Quando nasce una stella bisogna essere felici, quando ne sbocciano due bisogna far festa. E Roma, dopo una settimana di sole e caldo umido s’è regalata una serata di fuochi d’artificio, venerdì sera, per salutare le due giovani promesse, Alexander Zverev e Dominic Thiem, sbocciate nel firmamento di questo sport. Che poi i fuochi d’artificio siano stati tuoni, fulmini e un violento acquazzone che ha stoppato l’altra semifinale maschile, fra Novak Djokovic e Jun Martin Del Potro, sono dettagli linguistici o forse un aiutino del cielo per uno dei suoi figli più sfortunati, “Delpo”, sotto 1-6 contro un Nole di nuovo lucidissimo ed efficace.
Zverev e Thiem sono due campioni annunciati da tempo, non certo due sorprese in assoluto, ma hanno convinto su un palcoscenico qualificato come il Masters 1000 di Roma, su una superficie impegnativa come la terra rossa, nei quarti di finale, e alla vigilia del Roland Garros, il secondo Slam dell’anno. Che, sulla carta, offre più posti di primo piano, dopo la rinuncia di Roger Federer, la crisi psico-fisica di Andy Murray, la convalescenza di Djokovic e la scarsa forma di Wawrinka.
Giovani e potenti, Zverev e Thiem impostano il punto con un violento bombardamento da fondo, che il 20enne tedesco di genitori russi finalizza sempre più spesso a rete, mentre il 23enne austriaco tende ad aumentare sempre più violenza e profondità dei colpi. Zverev, che somiglia sempre più al futuro numero del mondo, respira tennis da sempre attraverso papà e fratello, già professionisti, e ha sorpreso, contro Milos Raonic, per freddezza, lucidità, gestione dei punti importanti, capacità di recupero, personalità e qualità. Favorito, oggi, contro Isner, ha dato un importante segnale sulla strada della conquista della superficie più ostica. A Roma però le condizioni sono state più veloci, attendiamo il test cinque set del Roland Garros per capire come reagirà di nervi contro avversari più tecnici.
Thiem ha sorpreso ancor di più, battendo Rafa Nadal dopo esserci andato vicino anche negli ultimi due tornei, perché, finalmente, non si è lasciato stancare in quel suo violento tiro a segno da fondocampo e poi finire come un toro nell’arena dal grande difensore di Maiorca.

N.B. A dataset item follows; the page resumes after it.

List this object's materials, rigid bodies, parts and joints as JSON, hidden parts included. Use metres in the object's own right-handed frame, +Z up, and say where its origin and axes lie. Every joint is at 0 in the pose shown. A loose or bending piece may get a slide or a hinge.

Stavolta, pur confermando poca varietà nel bagaglio tecnico, ha insistito a viso aperto, più aggressivo che mai col magnifico rovescio a una mano col quale ha sradicato, sulla diagonale più difficile, proprio il mitico dritto mancino del più grande giocatore di sempre sulla terra rossa. Fors’anche un po’ stanco dopo i trionfi a Montecarlo, Barcellona e Madrid delle ultime settimane. Avendolo battuto l’anno scoro a Buenos Aires ed avendoci perso per un soffio a Madrid, in finale, Dominic, che si affida a Gunther Bresnik, già guida dei primi Graf e Becker, ha impressionato per come ha imposto allo spagnolo lo stesso tira e molla, top spin-accelerazioni profonde, di scuola-Nadal.
Così l’aggressività sale sempre più perentoriamente al potere, cambia faccia, cambia bandiera, e ci fa rimpiangere ancor di più Roger Federer.